- PROBLEM STATEMENT -
Copy nothing but the lines below running from the line containing "Keep writing the OpenSCAD" through the line containing "top, dull hollows.", both end lines included.

- AVAILABLE RECORDS -

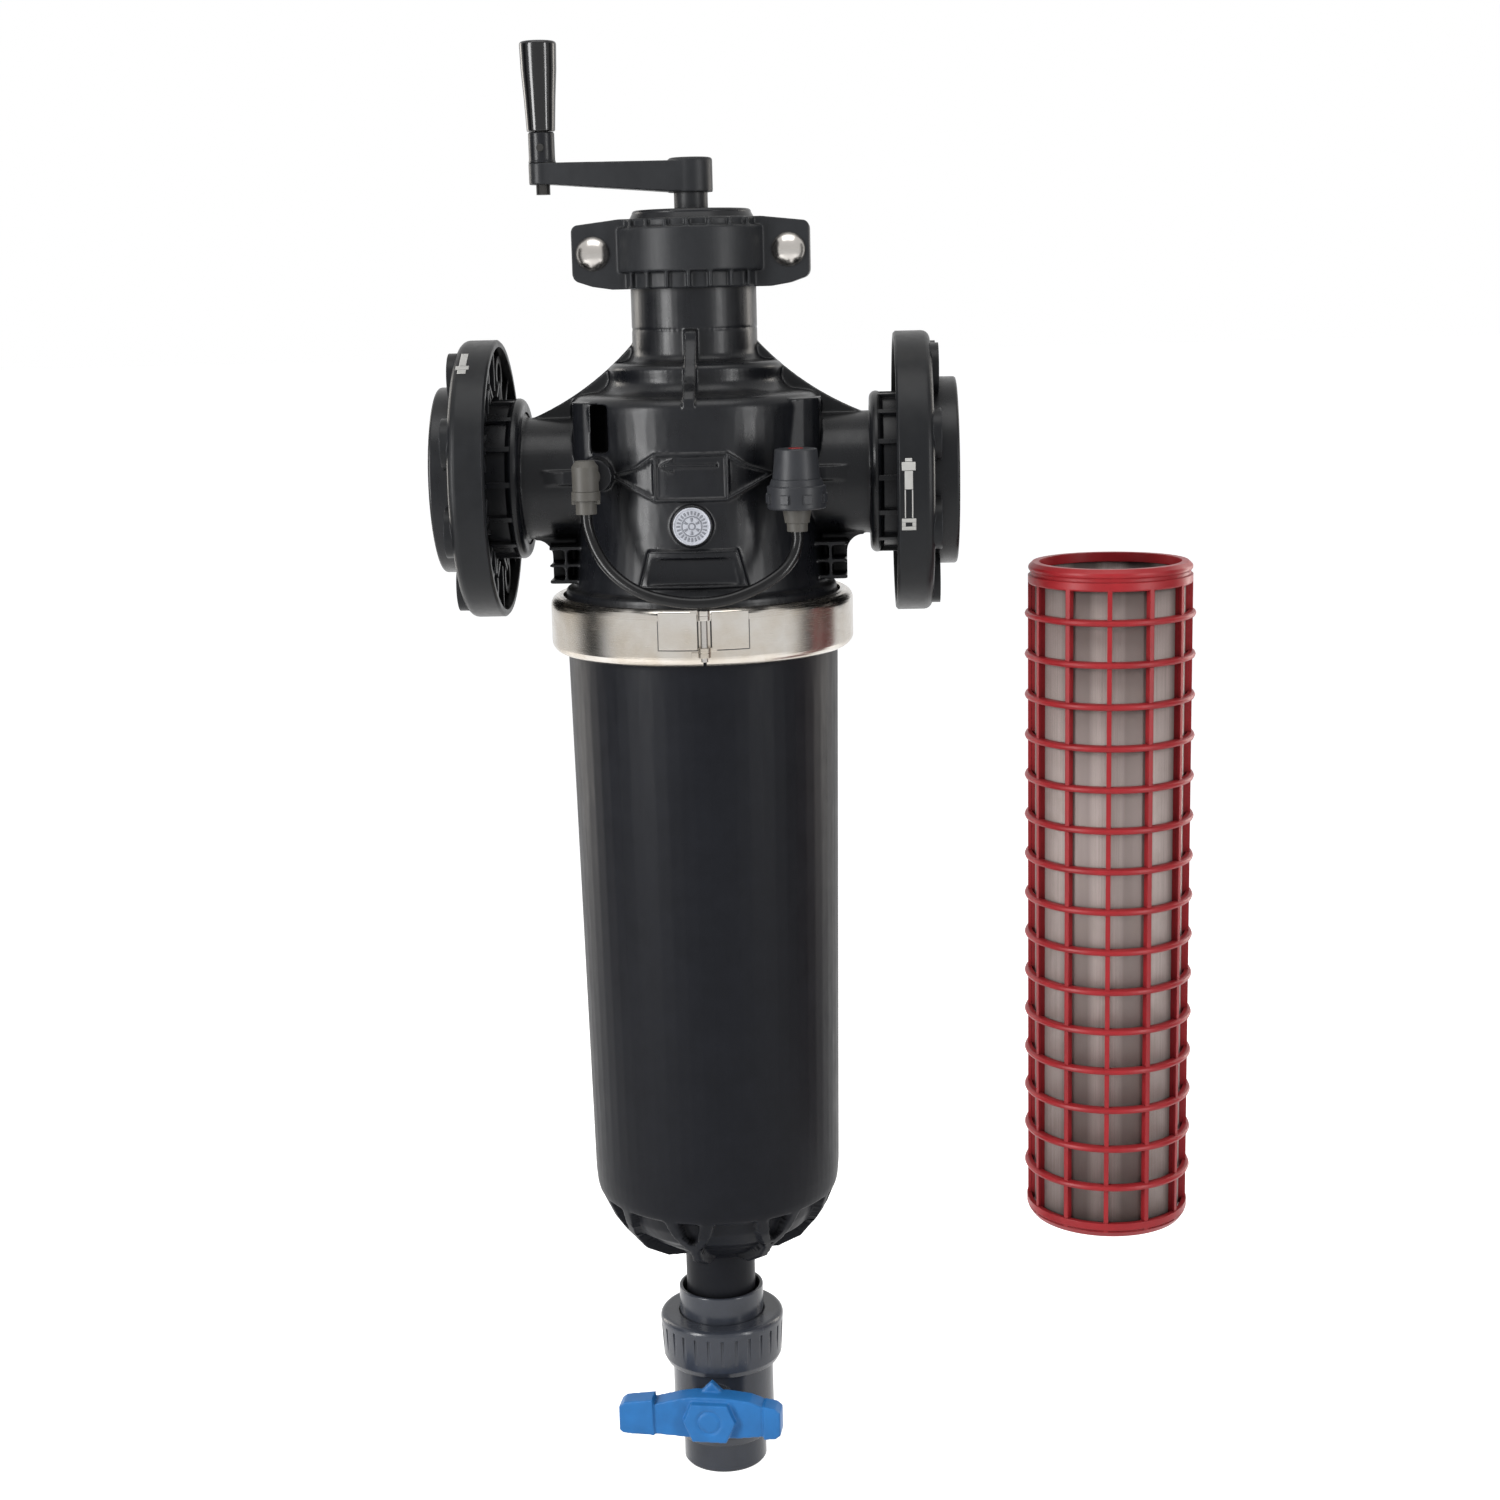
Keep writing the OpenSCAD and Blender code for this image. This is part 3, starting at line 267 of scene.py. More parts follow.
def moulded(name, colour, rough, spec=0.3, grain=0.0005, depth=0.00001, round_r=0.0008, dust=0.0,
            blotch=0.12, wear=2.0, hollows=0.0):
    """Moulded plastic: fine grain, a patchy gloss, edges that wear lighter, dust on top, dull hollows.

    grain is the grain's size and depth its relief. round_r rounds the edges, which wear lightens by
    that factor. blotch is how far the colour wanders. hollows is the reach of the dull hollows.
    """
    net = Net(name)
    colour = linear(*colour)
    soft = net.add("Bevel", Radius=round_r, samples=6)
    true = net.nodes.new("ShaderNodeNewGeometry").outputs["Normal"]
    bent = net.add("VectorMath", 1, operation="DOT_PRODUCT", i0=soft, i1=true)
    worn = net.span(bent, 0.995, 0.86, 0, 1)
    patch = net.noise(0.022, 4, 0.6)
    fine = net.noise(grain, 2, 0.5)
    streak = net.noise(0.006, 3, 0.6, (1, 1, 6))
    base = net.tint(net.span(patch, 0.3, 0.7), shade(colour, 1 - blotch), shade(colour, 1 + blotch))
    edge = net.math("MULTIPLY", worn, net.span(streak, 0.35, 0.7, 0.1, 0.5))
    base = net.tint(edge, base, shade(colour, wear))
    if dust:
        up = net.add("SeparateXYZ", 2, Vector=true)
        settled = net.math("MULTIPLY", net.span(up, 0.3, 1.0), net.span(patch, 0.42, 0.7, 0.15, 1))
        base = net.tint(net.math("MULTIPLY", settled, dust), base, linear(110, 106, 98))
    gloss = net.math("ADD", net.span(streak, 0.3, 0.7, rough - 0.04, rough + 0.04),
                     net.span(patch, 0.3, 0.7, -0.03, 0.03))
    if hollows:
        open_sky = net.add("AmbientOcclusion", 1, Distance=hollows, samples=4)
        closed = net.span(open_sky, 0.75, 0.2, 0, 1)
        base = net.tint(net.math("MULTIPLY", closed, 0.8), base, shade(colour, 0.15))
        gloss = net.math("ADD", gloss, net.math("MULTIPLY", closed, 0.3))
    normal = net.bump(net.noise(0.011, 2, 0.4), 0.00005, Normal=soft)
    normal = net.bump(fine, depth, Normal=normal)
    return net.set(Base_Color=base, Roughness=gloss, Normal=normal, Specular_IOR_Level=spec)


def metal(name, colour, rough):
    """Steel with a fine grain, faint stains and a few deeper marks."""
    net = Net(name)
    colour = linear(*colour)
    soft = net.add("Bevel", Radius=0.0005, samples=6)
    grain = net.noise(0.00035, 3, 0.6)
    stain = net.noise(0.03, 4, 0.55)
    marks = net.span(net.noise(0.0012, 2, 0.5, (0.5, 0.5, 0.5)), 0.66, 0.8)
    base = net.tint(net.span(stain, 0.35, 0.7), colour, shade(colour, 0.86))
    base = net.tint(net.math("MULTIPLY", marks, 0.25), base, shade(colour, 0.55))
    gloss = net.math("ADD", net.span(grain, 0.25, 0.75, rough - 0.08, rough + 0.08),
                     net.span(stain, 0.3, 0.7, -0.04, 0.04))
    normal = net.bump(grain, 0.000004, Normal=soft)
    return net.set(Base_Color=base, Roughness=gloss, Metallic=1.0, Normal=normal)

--

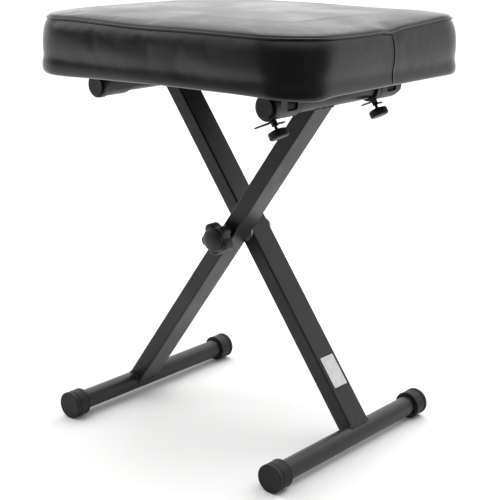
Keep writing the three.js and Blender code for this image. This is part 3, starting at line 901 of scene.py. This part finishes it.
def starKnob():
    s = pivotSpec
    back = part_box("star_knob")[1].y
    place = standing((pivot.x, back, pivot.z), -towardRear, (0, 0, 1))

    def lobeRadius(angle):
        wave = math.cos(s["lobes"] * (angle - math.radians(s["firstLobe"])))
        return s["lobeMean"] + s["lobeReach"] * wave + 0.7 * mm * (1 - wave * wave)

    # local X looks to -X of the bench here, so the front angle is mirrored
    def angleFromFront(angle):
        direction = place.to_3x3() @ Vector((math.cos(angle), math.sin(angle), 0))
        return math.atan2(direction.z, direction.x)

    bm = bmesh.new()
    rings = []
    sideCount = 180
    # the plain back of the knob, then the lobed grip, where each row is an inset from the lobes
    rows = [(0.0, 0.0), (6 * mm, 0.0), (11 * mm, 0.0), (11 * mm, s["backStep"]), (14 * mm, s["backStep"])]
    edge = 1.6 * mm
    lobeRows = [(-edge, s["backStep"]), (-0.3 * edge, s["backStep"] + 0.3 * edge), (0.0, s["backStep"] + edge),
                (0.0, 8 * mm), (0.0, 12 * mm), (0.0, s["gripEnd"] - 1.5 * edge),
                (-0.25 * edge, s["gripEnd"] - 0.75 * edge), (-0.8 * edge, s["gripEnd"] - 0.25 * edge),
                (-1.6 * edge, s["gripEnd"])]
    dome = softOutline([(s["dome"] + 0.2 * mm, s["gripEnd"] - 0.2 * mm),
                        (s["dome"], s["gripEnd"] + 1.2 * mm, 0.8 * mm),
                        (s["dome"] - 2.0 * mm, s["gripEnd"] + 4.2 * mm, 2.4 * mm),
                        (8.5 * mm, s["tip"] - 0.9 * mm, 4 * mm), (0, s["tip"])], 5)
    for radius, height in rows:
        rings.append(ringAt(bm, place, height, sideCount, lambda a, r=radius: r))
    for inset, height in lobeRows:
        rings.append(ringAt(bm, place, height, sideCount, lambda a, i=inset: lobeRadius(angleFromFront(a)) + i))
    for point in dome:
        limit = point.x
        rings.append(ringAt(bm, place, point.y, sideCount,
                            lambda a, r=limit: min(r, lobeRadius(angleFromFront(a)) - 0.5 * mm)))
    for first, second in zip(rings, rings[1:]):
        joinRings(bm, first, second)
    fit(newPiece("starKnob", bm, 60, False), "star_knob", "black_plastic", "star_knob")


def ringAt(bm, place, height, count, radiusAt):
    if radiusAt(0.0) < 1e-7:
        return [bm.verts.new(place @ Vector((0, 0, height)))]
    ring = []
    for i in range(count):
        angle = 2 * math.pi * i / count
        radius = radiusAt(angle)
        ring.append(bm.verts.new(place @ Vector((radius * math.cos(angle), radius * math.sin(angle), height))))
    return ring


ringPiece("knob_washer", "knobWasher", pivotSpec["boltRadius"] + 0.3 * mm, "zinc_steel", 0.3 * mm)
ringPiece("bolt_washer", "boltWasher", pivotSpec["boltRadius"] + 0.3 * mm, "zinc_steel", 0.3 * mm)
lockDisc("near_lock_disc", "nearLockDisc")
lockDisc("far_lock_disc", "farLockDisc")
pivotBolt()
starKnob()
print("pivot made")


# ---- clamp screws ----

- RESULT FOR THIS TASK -
Keep writing the OpenSCAD and Blender code for this image. This is part 3, starting at line 267 of scene.py. More parts follow.
def moulded(name, colour, rough, spec=0.3, grain=0.0005, depth=0.00001, round_r=0.0008, dust=0.0,
            blotch=0.12, wear=2.0, hollows=0.0):
    """Moulded plastic: fine grain, a patchy gloss, edges that wear lighter, dust on top, dull hollows.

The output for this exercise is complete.